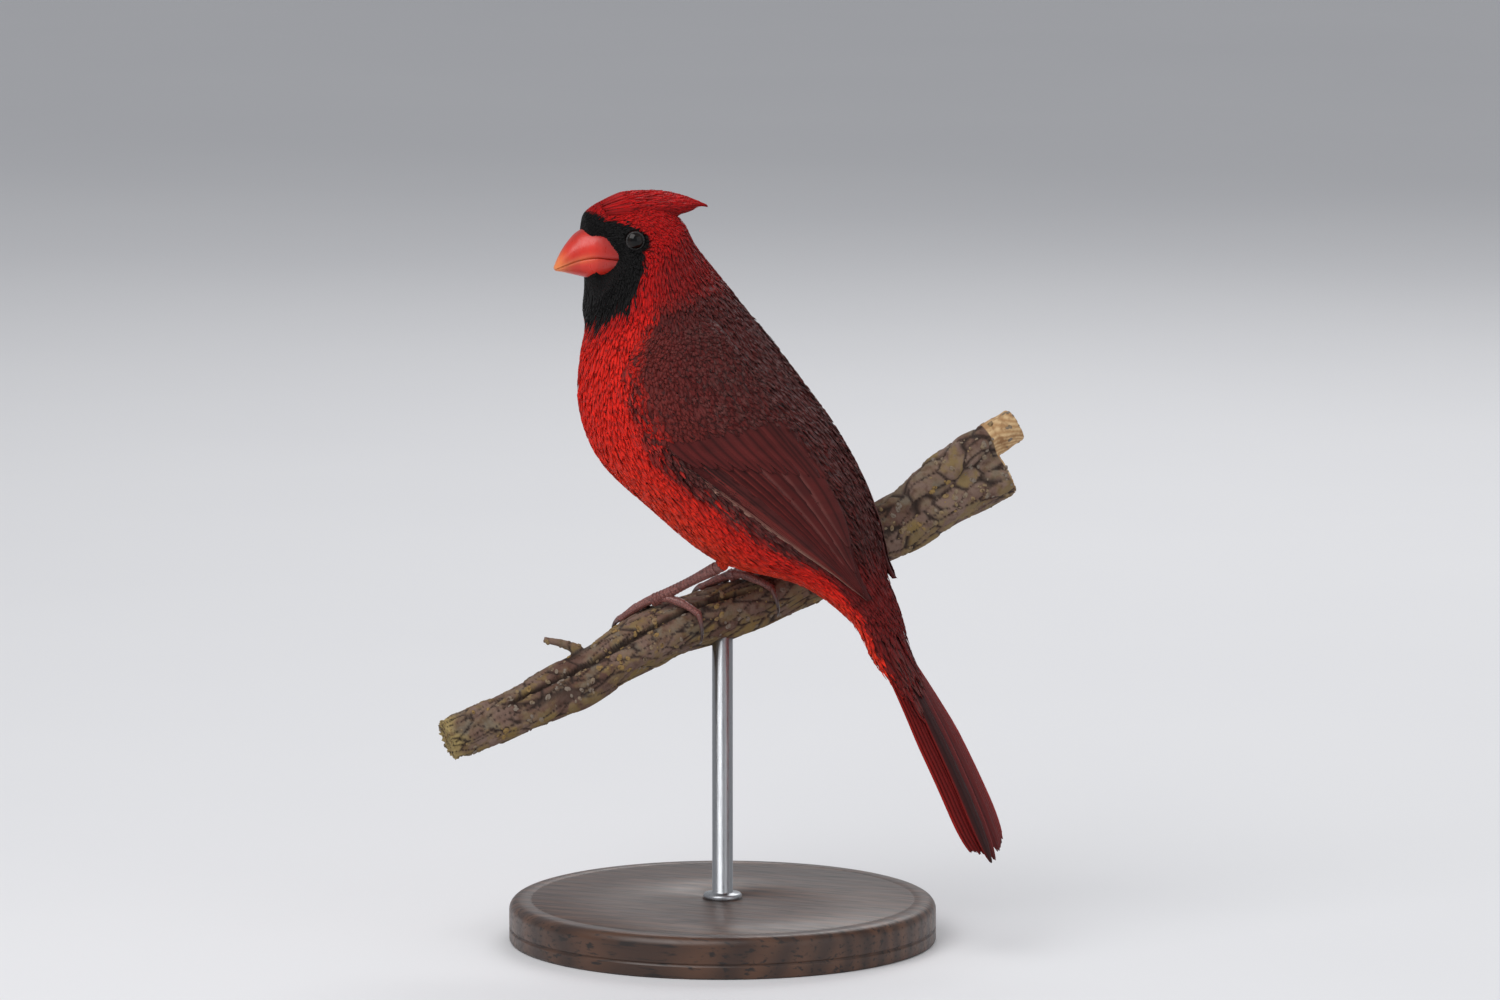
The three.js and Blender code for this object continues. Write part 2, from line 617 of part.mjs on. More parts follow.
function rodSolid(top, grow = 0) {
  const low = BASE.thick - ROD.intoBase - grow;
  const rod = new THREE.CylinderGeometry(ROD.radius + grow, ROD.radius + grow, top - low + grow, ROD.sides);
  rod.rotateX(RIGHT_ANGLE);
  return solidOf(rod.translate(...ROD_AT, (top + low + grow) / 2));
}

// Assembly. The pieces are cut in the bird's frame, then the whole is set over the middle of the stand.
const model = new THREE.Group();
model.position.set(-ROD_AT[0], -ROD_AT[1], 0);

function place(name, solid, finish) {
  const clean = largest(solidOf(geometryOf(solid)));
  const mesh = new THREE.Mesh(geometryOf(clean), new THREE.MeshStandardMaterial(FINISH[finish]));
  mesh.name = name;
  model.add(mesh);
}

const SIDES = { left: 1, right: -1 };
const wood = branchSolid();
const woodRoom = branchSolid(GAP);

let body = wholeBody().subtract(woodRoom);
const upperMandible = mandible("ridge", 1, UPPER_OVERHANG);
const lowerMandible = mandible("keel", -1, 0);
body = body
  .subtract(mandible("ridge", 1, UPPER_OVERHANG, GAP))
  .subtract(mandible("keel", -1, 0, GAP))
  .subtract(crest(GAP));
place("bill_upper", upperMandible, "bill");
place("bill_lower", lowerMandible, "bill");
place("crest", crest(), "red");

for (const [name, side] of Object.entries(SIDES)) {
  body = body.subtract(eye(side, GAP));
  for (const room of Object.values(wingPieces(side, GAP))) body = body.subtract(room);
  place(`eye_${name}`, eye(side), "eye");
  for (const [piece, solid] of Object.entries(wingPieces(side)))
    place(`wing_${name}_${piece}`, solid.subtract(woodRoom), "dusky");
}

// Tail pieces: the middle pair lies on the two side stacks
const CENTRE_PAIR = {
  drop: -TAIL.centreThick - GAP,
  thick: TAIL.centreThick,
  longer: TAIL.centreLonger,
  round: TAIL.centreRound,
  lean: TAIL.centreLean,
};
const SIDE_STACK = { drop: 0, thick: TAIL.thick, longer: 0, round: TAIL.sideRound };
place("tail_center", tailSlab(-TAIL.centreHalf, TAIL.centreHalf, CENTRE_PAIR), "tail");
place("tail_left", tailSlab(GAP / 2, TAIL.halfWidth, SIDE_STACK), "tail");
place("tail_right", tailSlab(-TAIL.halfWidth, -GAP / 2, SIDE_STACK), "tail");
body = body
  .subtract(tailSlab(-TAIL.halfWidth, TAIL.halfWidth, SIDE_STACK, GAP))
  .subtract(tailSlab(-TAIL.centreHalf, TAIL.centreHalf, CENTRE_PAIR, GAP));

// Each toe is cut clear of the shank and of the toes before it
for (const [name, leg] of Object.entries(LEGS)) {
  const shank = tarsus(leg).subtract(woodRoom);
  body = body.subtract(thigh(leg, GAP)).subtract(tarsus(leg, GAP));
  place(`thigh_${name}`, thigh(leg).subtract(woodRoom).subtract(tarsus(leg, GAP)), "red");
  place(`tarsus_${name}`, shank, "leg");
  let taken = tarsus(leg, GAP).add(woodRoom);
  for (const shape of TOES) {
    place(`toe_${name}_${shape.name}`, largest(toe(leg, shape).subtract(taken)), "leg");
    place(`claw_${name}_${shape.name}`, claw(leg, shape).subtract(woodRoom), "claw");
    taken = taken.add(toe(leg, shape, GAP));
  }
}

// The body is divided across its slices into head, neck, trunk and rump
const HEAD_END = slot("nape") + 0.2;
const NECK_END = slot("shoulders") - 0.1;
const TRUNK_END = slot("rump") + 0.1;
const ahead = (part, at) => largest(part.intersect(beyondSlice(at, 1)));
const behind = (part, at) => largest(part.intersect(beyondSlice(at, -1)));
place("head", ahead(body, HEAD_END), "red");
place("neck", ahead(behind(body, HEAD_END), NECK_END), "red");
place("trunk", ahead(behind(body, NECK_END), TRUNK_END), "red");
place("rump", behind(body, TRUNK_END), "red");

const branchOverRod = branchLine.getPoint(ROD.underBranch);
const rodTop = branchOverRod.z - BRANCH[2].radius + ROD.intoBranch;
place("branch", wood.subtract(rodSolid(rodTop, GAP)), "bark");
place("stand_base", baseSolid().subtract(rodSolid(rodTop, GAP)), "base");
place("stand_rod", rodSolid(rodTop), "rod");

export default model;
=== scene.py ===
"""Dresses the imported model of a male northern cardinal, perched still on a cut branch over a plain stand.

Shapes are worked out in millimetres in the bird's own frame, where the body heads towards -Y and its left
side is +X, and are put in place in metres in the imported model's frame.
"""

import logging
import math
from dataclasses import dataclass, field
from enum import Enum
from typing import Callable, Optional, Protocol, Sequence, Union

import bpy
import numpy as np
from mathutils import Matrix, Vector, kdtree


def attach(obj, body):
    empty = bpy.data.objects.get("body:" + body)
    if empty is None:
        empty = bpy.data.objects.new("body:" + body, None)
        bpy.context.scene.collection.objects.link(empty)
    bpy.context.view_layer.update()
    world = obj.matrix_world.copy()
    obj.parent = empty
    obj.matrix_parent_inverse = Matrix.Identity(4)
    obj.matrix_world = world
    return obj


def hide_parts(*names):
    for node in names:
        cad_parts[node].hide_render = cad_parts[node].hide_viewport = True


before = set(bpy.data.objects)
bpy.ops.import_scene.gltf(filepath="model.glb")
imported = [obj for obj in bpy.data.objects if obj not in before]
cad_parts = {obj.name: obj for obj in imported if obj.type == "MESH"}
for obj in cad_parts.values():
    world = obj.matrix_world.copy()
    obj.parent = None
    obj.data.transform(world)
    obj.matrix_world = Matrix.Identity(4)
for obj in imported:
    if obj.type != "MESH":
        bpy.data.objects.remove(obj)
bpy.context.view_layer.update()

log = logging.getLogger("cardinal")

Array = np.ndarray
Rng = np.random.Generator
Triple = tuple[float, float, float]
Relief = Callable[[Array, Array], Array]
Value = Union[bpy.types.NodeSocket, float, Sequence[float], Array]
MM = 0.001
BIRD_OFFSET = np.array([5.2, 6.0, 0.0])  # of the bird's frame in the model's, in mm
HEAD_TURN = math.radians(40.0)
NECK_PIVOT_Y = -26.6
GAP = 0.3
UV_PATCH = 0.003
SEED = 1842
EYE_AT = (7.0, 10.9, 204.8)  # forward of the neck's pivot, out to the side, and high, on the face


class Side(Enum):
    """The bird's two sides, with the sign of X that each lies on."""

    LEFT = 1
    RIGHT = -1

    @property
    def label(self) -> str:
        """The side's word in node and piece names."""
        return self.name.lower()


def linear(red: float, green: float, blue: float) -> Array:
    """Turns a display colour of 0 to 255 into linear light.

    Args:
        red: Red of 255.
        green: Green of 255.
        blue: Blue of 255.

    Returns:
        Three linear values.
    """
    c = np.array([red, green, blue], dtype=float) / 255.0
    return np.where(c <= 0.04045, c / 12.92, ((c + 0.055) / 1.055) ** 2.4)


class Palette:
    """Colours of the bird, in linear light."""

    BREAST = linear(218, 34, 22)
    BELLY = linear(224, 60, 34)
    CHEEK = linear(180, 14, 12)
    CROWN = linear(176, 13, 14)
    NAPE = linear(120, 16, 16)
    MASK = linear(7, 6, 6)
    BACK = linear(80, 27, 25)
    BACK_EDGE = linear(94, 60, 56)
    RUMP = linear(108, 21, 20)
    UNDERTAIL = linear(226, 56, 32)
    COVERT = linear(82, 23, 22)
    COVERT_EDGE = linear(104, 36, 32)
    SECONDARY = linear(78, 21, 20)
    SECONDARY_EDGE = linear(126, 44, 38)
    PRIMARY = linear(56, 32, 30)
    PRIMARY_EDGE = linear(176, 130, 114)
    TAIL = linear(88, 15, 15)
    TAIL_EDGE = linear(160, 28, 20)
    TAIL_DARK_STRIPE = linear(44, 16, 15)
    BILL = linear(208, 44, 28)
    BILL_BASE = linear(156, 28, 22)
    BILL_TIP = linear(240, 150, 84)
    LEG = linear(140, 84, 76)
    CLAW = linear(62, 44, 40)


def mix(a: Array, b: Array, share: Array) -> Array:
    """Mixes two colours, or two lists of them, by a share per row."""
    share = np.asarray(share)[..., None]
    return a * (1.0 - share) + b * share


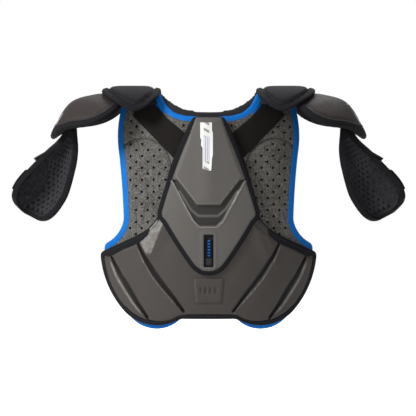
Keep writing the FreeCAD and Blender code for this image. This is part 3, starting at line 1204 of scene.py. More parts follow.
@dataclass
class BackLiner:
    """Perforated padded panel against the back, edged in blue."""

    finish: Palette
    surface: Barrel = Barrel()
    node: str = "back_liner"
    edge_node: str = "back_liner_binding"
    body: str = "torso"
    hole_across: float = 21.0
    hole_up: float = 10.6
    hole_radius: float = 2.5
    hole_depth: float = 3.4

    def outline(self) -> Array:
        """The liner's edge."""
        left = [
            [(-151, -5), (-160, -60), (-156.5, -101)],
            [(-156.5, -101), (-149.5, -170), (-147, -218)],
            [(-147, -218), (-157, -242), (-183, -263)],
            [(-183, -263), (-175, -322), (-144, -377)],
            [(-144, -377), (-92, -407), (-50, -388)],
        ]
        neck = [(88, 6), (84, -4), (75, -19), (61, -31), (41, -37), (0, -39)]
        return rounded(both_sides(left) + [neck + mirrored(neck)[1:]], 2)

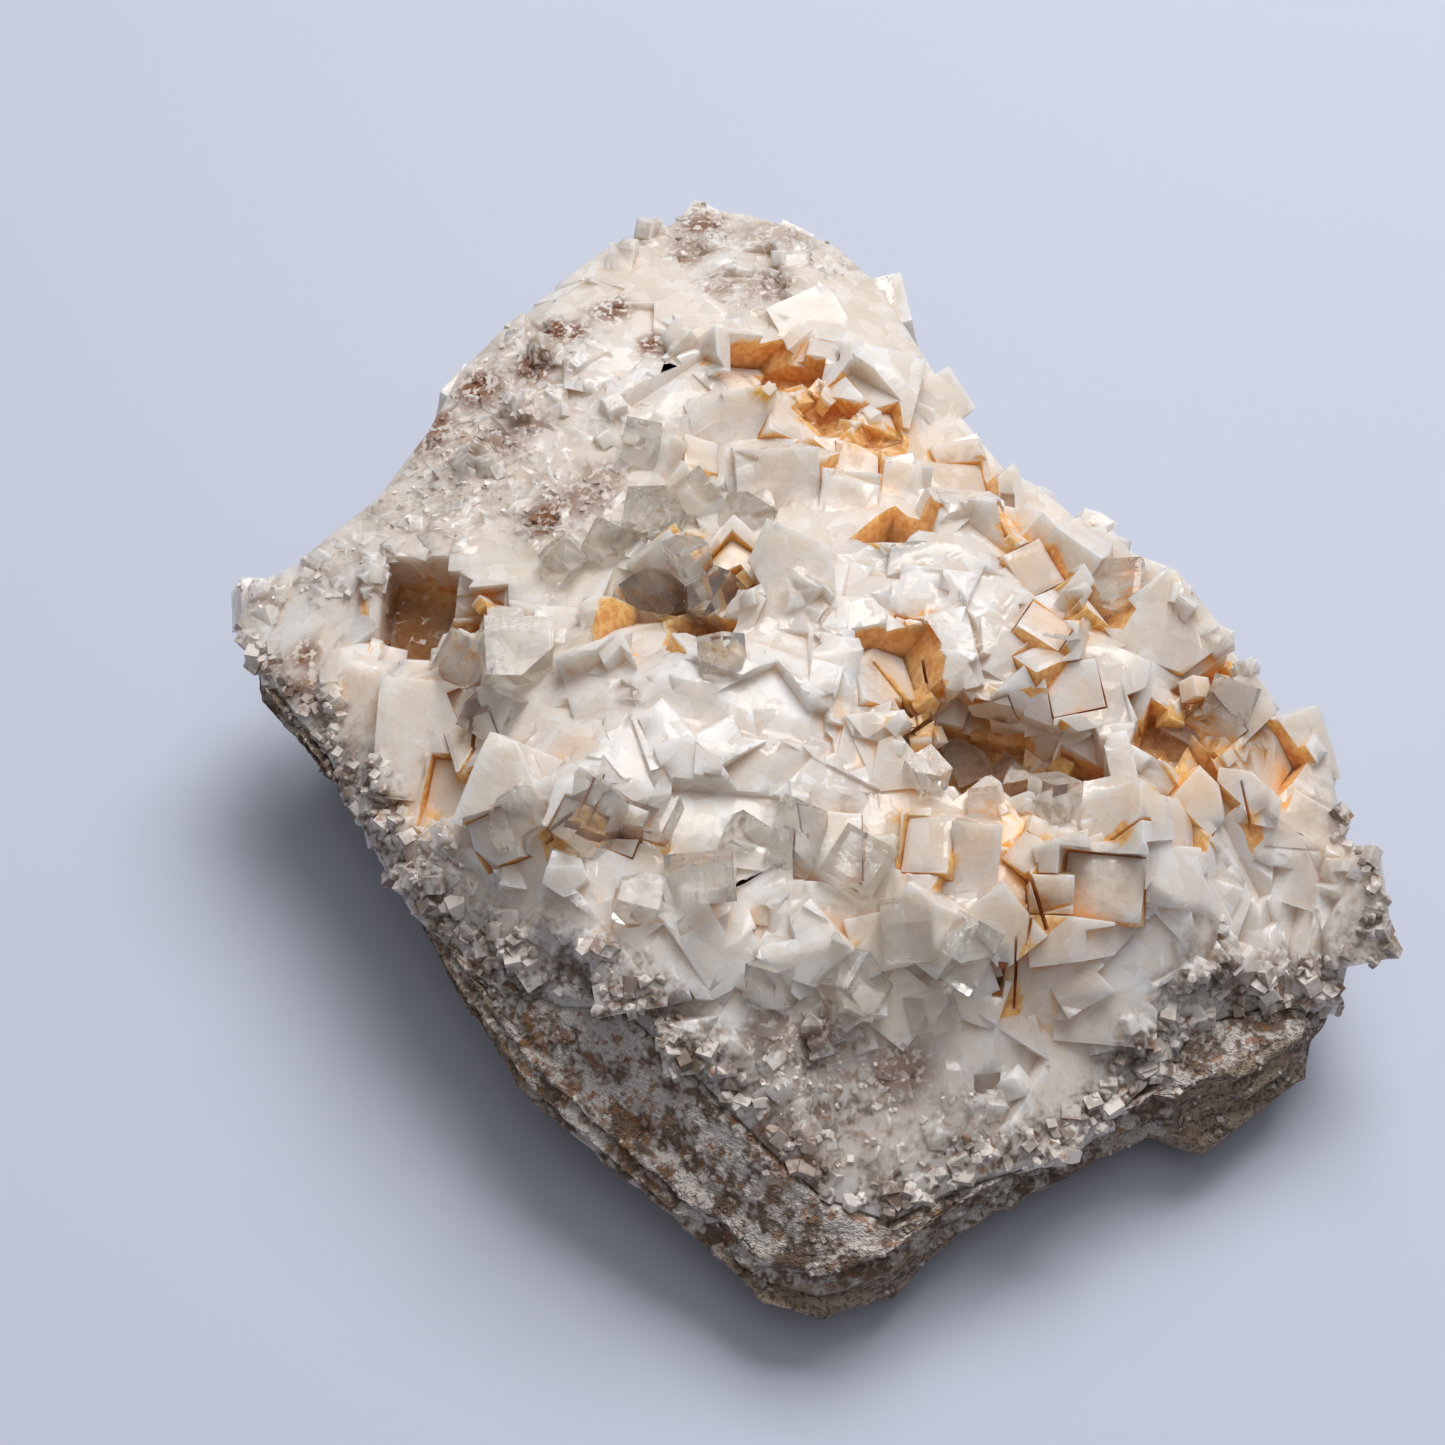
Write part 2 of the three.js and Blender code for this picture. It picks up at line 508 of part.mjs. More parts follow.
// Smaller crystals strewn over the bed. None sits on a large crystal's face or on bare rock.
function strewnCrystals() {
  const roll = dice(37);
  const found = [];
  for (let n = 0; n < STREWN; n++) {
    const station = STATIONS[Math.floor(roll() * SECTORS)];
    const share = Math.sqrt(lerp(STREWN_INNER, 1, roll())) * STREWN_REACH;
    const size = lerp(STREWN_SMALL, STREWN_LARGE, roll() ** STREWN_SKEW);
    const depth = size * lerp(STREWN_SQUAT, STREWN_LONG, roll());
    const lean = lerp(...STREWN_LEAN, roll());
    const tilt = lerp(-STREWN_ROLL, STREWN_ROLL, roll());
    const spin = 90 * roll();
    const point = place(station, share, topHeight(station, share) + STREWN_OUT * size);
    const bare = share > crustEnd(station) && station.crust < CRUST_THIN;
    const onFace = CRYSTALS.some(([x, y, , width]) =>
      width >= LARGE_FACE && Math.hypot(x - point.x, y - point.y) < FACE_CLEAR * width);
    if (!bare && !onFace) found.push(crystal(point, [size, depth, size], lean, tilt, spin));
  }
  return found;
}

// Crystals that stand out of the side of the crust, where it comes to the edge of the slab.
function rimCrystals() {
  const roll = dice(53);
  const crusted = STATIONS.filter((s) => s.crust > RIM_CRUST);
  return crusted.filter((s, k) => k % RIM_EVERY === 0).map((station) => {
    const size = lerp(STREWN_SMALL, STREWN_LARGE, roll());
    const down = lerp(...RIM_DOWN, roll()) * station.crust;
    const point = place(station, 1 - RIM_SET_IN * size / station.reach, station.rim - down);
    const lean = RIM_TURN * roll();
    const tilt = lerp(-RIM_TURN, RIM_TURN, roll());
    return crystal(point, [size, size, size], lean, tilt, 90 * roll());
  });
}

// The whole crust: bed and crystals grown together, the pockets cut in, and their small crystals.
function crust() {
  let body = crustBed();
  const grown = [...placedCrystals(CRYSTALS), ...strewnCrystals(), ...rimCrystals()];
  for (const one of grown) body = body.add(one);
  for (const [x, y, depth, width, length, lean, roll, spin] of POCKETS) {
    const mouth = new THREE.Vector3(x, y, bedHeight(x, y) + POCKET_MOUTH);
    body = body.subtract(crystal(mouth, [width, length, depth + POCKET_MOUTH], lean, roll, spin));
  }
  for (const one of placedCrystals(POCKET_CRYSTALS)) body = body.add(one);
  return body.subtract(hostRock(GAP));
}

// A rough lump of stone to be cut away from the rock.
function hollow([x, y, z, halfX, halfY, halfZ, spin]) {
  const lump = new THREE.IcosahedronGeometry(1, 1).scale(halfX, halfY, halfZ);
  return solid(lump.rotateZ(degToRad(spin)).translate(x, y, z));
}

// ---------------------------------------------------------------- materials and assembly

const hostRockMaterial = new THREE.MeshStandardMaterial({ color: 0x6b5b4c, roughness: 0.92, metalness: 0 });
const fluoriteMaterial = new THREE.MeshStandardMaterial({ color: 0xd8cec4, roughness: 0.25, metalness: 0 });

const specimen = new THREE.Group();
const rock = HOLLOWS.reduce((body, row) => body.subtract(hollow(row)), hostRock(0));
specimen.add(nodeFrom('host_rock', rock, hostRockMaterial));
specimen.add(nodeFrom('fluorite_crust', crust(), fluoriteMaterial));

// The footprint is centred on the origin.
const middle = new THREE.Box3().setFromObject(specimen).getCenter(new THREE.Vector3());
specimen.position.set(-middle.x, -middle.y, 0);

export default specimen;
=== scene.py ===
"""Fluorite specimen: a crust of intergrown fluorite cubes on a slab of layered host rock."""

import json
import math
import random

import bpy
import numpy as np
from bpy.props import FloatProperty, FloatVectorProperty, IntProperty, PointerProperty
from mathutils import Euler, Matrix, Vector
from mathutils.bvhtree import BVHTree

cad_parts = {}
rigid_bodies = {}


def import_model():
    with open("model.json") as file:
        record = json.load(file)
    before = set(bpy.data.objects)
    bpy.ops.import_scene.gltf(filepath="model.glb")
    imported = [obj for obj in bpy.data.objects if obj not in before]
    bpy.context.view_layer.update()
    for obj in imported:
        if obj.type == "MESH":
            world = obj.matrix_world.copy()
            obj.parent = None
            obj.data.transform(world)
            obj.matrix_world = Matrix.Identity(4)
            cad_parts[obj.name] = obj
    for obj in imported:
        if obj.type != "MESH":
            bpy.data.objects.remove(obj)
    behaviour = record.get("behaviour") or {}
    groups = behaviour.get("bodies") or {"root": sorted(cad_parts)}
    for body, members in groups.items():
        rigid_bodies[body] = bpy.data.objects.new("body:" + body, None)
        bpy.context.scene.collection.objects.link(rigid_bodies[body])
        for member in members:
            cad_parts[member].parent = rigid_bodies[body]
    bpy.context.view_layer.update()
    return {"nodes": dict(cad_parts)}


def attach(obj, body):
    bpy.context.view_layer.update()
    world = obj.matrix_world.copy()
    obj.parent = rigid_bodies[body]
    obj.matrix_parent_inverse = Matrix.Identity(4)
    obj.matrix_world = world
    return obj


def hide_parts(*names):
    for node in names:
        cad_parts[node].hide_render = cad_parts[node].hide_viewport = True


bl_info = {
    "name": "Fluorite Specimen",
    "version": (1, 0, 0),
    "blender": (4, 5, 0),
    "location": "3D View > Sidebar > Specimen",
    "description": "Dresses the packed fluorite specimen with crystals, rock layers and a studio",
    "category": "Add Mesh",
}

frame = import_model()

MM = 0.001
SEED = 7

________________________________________

> [Stated task]:
The lines to quote run from the one containing "bpy.context.scene.collection.objects.link(rigid_bodies[body])" through the final line of the material above; please give them exactly, both ends included, and nothing else.

> [The completed task]:
        bpy.context.scene.collection.objects.link(rigid_bodies[body])
        for member in members:
            cad_parts[member].parent = rigid_bodies[body]
    bpy.context.view_layer.update()
    return {"nodes": dict(cad_parts)}


def attach(obj, body):
    bpy.context.view_layer.update()
    world = obj.matrix_world.copy()
    obj.parent = rigid_bodies[body]
    obj.matrix_parent_inverse = Matrix.Identity(4)
    obj.matrix_world = world
    return obj


def hide_parts(*names):
    for node in names:
        cad_parts[node].hide_render = cad_parts[node].hide_viewport = True


bl_info = {
    "name": "Fluorite Specimen",
    "version": (1, 0, 0),
    "blender": (4, 5, 0),
    "location": "3D View > Sidebar > Specimen",
    "description": "Dresses the packed fluorite specimen with crystals, rock layers and a studio",
    "category": "Add Mesh",
}

frame = import_model()

MM = 0.001
SEED = 7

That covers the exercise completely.